Problem:
Return, exactly as written, the lines from the one containing "obj.parent = None" through the one containing "return item", with both ends included.
══════
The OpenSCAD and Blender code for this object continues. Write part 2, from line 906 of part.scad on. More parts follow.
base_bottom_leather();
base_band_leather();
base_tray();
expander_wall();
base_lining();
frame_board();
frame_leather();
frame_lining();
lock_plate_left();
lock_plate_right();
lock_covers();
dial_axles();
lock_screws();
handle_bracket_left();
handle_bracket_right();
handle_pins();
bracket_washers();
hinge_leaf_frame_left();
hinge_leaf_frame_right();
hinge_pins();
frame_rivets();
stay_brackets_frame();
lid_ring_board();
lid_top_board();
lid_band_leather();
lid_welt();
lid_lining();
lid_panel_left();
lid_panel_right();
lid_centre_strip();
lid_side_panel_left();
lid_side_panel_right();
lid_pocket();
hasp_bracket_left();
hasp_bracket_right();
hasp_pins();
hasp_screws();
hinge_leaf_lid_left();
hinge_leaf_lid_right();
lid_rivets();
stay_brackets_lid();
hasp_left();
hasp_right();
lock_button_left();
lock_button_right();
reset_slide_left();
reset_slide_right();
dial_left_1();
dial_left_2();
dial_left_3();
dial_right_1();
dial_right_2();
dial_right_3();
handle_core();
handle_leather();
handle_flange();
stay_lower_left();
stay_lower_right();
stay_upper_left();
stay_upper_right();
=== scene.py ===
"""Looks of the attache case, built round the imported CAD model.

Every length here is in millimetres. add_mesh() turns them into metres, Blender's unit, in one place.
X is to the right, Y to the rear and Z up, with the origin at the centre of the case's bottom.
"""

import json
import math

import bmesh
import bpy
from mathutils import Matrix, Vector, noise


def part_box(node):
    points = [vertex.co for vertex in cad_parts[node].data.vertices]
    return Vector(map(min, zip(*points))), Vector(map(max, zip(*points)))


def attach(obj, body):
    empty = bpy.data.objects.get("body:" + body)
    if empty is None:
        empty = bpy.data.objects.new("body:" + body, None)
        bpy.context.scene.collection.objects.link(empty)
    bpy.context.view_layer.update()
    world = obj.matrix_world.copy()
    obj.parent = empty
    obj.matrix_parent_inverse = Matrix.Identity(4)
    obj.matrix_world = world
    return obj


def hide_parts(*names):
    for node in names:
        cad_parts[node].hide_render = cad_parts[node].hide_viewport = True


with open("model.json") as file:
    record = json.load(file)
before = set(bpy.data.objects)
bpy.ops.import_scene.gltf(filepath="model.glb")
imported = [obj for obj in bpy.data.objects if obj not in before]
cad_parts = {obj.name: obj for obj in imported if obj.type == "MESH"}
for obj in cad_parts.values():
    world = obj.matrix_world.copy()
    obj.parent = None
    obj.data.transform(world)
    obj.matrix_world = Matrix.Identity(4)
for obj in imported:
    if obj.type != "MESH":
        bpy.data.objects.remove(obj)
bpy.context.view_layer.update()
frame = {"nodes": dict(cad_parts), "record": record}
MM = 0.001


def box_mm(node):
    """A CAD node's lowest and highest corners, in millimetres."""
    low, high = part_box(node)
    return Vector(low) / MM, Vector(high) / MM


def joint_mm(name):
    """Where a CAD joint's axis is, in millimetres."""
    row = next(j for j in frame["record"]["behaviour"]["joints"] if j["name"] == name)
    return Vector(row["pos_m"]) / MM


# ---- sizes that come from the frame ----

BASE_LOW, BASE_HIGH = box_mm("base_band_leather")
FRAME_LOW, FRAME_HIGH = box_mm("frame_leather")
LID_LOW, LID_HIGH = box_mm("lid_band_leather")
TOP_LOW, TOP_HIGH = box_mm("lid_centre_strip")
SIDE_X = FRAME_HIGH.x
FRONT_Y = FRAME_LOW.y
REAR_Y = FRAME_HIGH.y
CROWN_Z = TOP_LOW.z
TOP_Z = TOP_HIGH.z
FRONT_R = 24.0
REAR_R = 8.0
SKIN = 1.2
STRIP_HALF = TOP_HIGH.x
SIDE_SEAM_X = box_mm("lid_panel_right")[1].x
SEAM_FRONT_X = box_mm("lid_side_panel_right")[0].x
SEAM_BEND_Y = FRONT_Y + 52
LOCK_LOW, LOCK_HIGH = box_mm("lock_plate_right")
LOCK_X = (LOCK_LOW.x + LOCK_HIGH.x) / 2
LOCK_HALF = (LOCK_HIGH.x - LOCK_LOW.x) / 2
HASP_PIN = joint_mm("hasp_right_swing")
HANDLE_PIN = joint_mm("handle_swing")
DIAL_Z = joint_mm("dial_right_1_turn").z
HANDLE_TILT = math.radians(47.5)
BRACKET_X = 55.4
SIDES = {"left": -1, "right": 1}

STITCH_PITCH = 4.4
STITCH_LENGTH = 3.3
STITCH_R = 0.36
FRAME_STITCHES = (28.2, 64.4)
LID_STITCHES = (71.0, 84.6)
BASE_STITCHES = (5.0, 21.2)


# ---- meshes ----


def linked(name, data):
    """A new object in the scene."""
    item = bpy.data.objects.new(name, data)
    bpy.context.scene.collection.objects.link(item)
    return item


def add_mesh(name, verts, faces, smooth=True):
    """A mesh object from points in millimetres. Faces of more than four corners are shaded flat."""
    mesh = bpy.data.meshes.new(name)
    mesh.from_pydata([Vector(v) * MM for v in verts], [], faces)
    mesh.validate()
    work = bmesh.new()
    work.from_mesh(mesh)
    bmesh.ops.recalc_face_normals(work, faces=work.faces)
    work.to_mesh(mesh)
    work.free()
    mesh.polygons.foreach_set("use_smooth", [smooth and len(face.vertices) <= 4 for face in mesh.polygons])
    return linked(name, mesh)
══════
Worked solution:
    obj.parent = None
    obj.data.transform(world)
    obj.matrix_world = Matrix.Identity(4)
for obj in imported:
    if obj.type != "MESH":
        bpy.data.objects.remove(obj)
bpy.context.view_layer.update()
frame = {"nodes": dict(cad_parts), "record": record}
MM = 0.001


def box_mm(node):
    """A CAD node's lowest and highest corners, in millimetres."""
    low, high = part_box(node)
    return Vector(low) / MM, Vector(high) / MM


def joint_mm(name):
    """Where a CAD joint's axis is, in millimetres."""
    row = next(j for j in frame["record"]["behaviour"]["joints"] if j["name"] == name)
    return Vector(row["pos_m"]) / MM


# ---- sizes that come from the frame ----

BASE_LOW, BASE_HIGH = box_mm("base_band_leather")
FRAME_LOW, FRAME_HIGH = box_mm("frame_leather")
LID_LOW, LID_HIGH = box_mm("lid_band_leather")
TOP_LOW, TOP_HIGH = box_mm("lid_centre_strip")
SIDE_X = FRAME_HIGH.x
FRONT_Y = FRAME_LOW.y
REAR_Y = FRAME_HIGH.y
CROWN_Z = TOP_LOW.z
TOP_Z = TOP_HIGH.z
FRONT_R = 24.0
REAR_R = 8.0
SKIN = 1.2
STRIP_HALF = TOP_HIGH.x
SIDE_SEAM_X = box_mm("lid_panel_right")[1].x
SEAM_FRONT_X = box_mm("lid_side_panel_right")[0].x
SEAM_BEND_Y = FRONT_Y + 52
LOCK_LOW, LOCK_HIGH = box_mm("lock_plate_right")
LOCK_X = (LOCK_LOW.x + LOCK_HIGH.x) / 2
LOCK_HALF = (LOCK_HIGH.x - LOCK_LOW.x) / 2
HASP_PIN = joint_mm("hasp_right_swing")
HANDLE_PIN = joint_mm("handle_swing")
DIAL_Z = joint_mm("dial_right_1_turn").z
HANDLE_TILT = math.radians(47.5)
BRACKET_X = 55.4
SIDES = {"left": -1, "right": 1}

STITCH_PITCH = 4.4
STITCH_LENGTH = 3.3
STITCH_R = 0.36
FRAME_STITCHES = (28.2, 64.4)
LID_STITCHES = (71.0, 84.6)
BASE_STITCHES = (5.0, 21.2)


# ---- meshes ----


def linked(name, data):
    """A new object in the scene."""
    item = bpy.data.objects.new(name, data)
    bpy.context.scene.collection.objects.link(item)
    return item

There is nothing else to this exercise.